• DIRECTIVE
Show all lines of the listing that hold the word "joints".

-- START INFORMATION SUPPLIED --

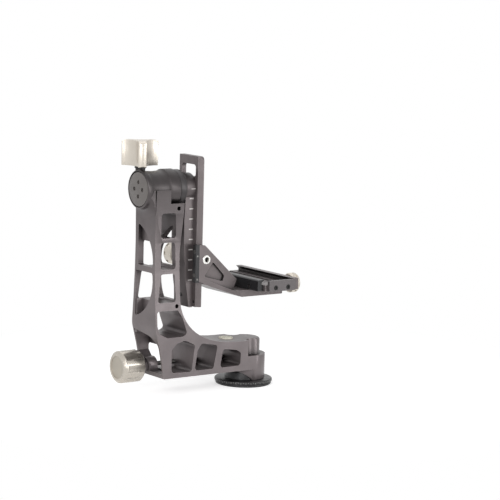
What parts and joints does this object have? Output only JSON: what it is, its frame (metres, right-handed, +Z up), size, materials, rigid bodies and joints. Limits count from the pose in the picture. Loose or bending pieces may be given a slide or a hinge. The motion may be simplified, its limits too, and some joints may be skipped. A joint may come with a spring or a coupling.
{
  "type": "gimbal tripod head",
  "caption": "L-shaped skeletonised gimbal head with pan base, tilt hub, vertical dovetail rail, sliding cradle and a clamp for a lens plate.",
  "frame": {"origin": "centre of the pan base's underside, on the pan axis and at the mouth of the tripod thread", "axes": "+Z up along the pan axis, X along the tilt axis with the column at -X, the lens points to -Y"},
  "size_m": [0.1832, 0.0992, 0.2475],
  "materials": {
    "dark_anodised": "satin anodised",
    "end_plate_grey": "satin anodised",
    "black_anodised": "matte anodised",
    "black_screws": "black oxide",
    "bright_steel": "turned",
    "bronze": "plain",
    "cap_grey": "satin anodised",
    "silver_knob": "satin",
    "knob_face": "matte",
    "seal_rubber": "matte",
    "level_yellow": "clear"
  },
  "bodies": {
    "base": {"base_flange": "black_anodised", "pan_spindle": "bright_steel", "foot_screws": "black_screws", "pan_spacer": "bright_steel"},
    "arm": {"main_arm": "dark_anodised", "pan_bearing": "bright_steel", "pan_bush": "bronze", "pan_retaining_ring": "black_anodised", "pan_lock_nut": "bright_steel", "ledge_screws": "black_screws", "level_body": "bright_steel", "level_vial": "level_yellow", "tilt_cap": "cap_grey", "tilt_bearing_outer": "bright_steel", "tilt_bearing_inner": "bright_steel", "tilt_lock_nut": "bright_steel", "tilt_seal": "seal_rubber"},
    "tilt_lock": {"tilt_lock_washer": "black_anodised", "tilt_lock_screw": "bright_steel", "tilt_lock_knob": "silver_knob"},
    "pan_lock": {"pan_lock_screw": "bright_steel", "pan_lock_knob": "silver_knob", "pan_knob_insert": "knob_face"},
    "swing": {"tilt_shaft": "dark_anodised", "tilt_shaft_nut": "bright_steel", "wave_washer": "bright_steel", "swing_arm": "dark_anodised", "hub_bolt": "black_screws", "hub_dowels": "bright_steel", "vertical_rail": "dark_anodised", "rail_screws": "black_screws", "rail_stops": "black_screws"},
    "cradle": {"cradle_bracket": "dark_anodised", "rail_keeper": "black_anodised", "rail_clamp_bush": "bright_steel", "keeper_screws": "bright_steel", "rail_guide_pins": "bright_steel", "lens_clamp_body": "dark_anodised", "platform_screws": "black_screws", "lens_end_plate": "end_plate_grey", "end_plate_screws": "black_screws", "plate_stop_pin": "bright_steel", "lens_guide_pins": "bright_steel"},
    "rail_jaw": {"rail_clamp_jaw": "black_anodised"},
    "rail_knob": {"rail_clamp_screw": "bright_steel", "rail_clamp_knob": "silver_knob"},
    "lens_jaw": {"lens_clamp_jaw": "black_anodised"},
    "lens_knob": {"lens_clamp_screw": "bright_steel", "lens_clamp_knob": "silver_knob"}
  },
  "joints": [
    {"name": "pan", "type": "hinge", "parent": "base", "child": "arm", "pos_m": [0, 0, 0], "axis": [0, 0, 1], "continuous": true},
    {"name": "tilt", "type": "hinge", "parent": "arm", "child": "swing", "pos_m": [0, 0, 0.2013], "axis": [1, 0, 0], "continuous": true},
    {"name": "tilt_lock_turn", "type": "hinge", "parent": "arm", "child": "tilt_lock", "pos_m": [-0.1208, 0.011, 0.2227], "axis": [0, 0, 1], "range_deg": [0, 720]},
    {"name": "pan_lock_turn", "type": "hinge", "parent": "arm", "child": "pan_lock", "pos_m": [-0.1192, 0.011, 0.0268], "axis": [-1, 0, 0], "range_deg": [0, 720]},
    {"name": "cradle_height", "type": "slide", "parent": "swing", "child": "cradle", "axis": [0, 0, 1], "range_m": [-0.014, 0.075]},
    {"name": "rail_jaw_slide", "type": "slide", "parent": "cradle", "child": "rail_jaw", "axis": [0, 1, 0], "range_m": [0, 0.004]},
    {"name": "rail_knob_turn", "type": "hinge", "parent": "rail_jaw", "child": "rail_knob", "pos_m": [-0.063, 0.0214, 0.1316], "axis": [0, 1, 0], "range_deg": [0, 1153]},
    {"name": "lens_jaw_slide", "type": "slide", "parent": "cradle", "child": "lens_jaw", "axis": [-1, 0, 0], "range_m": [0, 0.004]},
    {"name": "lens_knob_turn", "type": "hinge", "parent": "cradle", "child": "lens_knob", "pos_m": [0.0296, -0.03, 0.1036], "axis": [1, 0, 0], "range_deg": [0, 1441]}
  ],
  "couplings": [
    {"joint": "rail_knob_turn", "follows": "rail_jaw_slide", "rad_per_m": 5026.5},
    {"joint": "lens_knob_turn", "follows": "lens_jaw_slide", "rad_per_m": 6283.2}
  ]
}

-- END INFORMATION SUPPLIED --

• CORRECT RESPONSE
What parts and joints does this object have? Output only JSON: what it is, its frame (metres, right-handed, +Z up), size, materials, rigid bodies and joints. Limits count from the pose in the picture. Loose or bending pieces may be given a slide or a hinge. The motion may be simplified, its limits too, and some joints may be skipped. A joint may come with a spring or a coupling.
  "joints": [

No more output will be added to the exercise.